Personally, I've been looking into something like this:
Bass Pro Shops Grapnel Anchor Kit
http://image.basspro.com/images/imag...i-103466-t.jpg

Sweetwater 03-30-2010 06:36 PM

JohnnyD, just remember the places you fish are mostly sandy bottom. That requires a different anchor type than those fishing rockier bottoms. Don't have the answer (since I don't use an anchor), but keep that in mind.

JohnnyD 03-30-2010 07:10 PM

Absolutely. A fluke style anchor is probably the best choice for holding on the sandy bottom in current. For safety's sake, I can't imagine I'd be anchoring up when yakking off the Race - I need to buy a drift sock for out there.

Places I'd probably anchor would be in the spots we schoolie fish. I also plan on making an attempt at a little bit of meat fishing.

Rmarsh 03-31-2010 05:48 AM

Johnny: I have been using a simple lead weight to anchor my sit in kayak for a while now but just purchased a 3# folding anchor similar to the one you show in your post.

I will be using a trolley system to deploy it near the cockpit and move it to bow or stern. A short length of bungee will be used to allow for some stretch, and a carbiner will allow me to disconect from it. With a small float I can return and reconnect.
I will have a rescue type knife on my PFD, in case of trouble. Adding a short lenght of chain to the top of the anchor will help it dig in to sandy bottoms.

I fish some rocks offshore and usually anchor up on the lee side.
I'll also be using it on slow moving streams and ponds.

wheresmy50 04-01-2010 04:14 AM

Definitely use a trolley. The first point of attachment needs to be at the front or back, not the side.

I use a 10lb (or 15 can't remember) plastic coated mushroom from Walmart. I didn't like the folding kayak anchors at all. They pull up an ocean of weeds on weedy bottoms and don't hold in the wind and waves on sandy bottoms, but I didn't use rhode (sp?) either. The mushroom works perfectly and costs less. also, you don't have to fold it and unfold it, and the rope gets wrapped around the tines - PIA.

JohnnyD 04-01-2010 10:09 AM

Quote:

Originally Posted by wheresmy50 (Post 758920)
Definitely use a trolley. The first point of attachment needs to be at the front or back, not the side.

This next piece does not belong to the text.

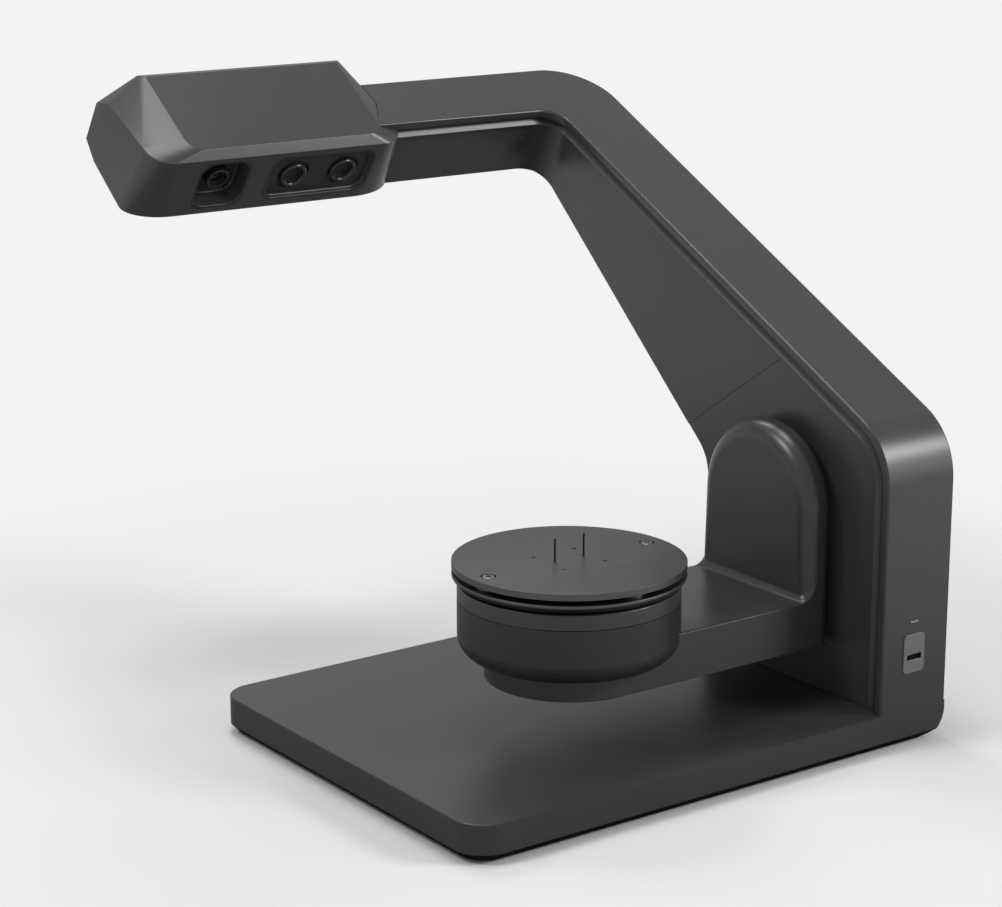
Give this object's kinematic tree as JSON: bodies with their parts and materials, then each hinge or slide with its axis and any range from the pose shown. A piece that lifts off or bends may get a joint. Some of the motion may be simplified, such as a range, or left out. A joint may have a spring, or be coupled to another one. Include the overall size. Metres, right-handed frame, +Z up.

I use a 10lb (or 15 can't remember) plastic coated mushroom from Walmart. I didn't like the folding kayak anchors at all. They pull up an ocean of weeds on weedy bottoms and don't hold in the wind and waves on sandy bottoms, but I didn't use rhode (sp?) either. The mushroom works perfectly and costs less. also, you don't have to fold it and unfold it, and the rope gets wrapped around the tines - PIA.

I'd definitely use a trolley. Pretty cheap and easy to install.

Interesting about the 10 -15lb mushroom anchor. Sounds like a brute force method. I don't know if I want to deal with that much extra weight. I'd rather bring a 4lb anchor that weeds us, as opposed to a 10-15lb one that doesn't.